My personal observation is that EBIT became the de facto convention because it's the one set of numbers upon which reasonably consistent earnings *growth* numbers can be calculated without entangling capital-structure effects. Back in the 1990s, when a lot of people were still using P/E on EPS as a primary measurement, there was a movement by Silicon Valley companies during the stock-option expensing fight to convince Wall Street analysts to anchor earnings comparisons on EBT. They even had T-shirts printed up to publicize it, but it didn't take, illustrating how hard it is to dislodge a convention once the ecosystem has settled.

P/E is still the starting point in conversations about relative valuation, but as you’ve pointed out, there are so many ‘N/A’ P/Es these days for stocks where investors have already made substantial gains that one can’t be religious about it. I see P/E as the speedometer in a car, while EBIT is more like the tachometer: you can be at zero MPH, but if the engine is revving high at idle, it may signal impending strong forward momentum ... or a looming mechanical problem, something I call “growing yourself broke.”

I also think that sometimes it depends upon in which instruments one is investing. A bond analyst is naturally going to be more interested in whether a company can cover its interest payments than an equity analyst more interested in finding growth. Attempts by accounting standards setters to focus equity people on balance sheet and cash flow statement analysis have largely fizzled out, especially over the past several decades where access to plentiful capital has essentially been a non-issue.
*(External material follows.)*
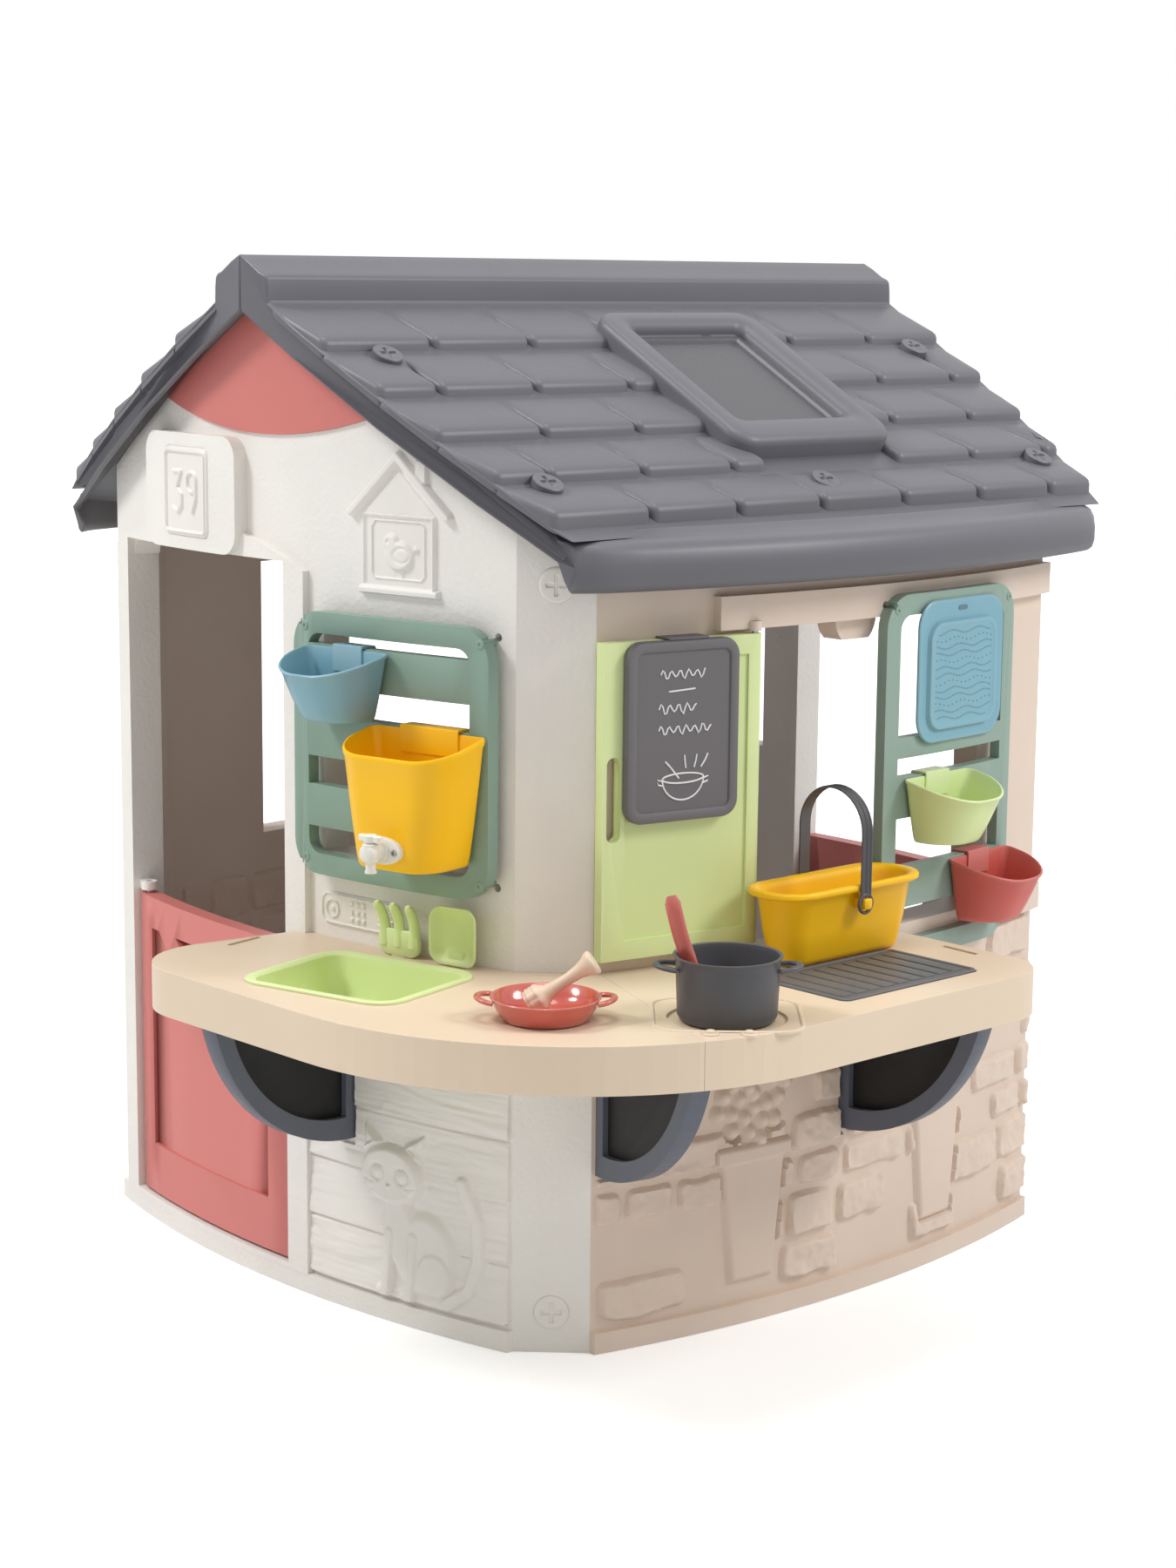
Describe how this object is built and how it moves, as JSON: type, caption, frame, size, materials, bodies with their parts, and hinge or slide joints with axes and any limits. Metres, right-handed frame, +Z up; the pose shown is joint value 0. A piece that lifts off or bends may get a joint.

When I came out of school, I thought a financial analyst’s job was to play Sherlock Holmes, uncovering ‘gotcha’ clues others missed. The depressing reality I discovered is that if management is crooked enough to commit massive fraud, they’re crooked enough to find someone to sign off on cooked books.

Tom Sharp's avatar

I did a good course on the valuation of private companies at Oxford last year. One of the things that came from it is how dramatic changes to the capital structure led to an arbitrage if you used P/E ratios as a benchmark for valuation. It is how Mitt Romney made his fortune by taking listed companies private with very high levels of debt.